-- begin GIVEN DATA --
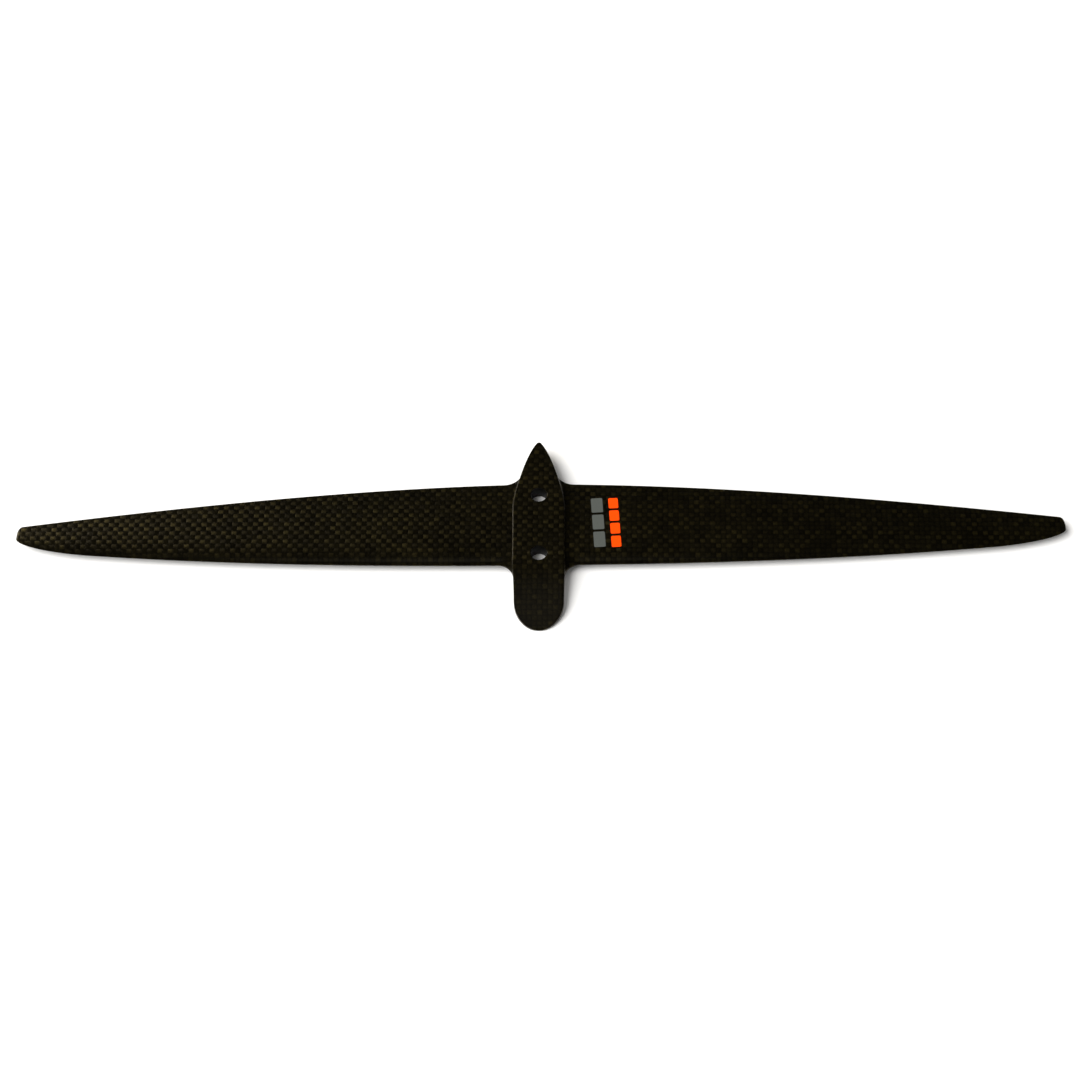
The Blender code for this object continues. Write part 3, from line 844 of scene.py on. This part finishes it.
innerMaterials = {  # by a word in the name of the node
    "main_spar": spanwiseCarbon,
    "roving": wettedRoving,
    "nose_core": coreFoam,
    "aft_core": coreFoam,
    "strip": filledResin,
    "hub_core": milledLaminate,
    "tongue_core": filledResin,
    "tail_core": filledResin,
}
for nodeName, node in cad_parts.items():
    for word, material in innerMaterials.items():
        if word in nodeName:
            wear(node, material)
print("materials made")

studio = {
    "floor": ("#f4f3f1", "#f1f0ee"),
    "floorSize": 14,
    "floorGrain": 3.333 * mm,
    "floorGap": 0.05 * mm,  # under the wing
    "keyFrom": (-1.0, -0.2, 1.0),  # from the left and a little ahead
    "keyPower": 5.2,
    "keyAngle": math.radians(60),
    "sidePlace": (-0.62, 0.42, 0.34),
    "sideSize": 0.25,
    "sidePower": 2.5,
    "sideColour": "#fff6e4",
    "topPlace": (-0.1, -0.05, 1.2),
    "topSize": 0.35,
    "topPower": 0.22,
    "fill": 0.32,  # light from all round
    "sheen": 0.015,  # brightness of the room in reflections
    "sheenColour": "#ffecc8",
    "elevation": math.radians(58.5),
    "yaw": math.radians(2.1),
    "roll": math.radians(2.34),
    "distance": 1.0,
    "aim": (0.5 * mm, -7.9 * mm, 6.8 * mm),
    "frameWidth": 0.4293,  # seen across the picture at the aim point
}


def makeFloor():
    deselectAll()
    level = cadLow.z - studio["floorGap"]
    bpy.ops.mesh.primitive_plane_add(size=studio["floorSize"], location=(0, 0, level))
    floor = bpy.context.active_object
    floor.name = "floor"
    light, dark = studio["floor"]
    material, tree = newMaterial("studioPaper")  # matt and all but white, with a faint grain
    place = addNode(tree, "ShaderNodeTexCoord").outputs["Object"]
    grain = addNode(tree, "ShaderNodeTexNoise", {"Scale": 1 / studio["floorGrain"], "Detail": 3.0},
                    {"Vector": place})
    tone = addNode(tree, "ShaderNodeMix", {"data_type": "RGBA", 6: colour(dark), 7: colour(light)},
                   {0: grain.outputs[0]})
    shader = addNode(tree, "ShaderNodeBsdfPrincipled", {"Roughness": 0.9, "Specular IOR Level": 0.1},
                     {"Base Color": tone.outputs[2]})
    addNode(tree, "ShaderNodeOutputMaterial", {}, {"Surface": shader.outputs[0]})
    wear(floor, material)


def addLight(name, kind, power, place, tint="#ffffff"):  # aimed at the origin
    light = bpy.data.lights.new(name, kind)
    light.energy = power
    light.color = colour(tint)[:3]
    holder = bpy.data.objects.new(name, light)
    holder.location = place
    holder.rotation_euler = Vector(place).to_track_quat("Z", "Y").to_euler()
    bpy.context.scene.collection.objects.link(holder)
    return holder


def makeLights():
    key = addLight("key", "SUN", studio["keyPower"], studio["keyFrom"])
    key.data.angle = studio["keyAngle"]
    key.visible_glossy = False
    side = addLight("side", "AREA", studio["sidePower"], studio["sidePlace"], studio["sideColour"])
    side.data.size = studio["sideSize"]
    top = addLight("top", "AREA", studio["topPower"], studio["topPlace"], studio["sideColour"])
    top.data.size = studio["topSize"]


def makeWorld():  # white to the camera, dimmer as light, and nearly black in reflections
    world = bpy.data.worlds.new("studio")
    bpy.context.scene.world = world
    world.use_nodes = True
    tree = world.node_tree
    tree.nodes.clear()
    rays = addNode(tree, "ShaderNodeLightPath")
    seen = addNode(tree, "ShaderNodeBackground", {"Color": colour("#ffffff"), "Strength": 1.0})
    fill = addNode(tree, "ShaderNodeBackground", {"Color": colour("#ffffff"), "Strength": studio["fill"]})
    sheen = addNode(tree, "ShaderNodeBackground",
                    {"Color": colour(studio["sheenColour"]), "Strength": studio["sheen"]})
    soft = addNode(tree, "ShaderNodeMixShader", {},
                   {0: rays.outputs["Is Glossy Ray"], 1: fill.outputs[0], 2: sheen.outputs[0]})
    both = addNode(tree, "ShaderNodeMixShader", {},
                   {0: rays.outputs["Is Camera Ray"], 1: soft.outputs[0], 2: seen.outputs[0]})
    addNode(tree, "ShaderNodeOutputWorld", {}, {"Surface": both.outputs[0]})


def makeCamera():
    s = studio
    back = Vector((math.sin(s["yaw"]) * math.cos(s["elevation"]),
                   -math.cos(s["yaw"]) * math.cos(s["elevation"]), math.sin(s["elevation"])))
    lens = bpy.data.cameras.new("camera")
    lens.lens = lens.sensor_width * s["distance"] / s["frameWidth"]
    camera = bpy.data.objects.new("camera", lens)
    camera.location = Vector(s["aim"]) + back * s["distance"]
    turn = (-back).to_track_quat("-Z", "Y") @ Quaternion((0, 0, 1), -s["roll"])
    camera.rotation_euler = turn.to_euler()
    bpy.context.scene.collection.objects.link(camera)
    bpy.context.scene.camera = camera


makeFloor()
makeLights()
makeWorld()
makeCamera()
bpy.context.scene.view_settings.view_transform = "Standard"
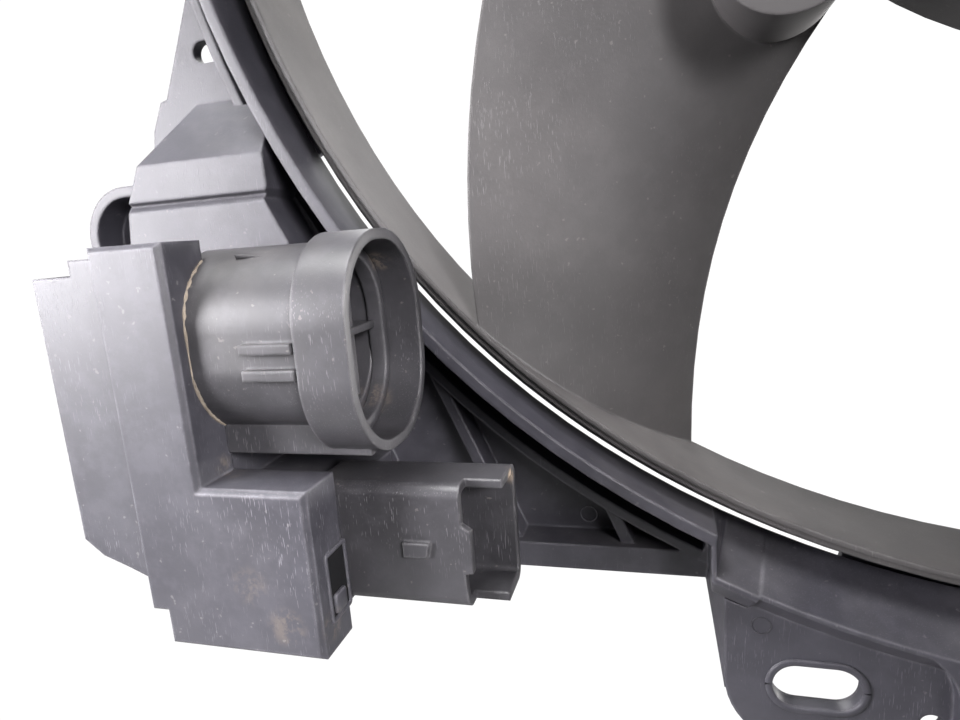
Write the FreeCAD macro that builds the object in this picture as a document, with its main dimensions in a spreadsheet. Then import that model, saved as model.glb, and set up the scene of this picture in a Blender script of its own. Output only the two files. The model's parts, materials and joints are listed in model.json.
-- end GIVEN DATA --
• _PROBLEM STATEMENT_:
Report the number of lines of the listing above that hold the string "picture", with no other text.

• _SOLUTION FOR THIS EXERCISE_:
2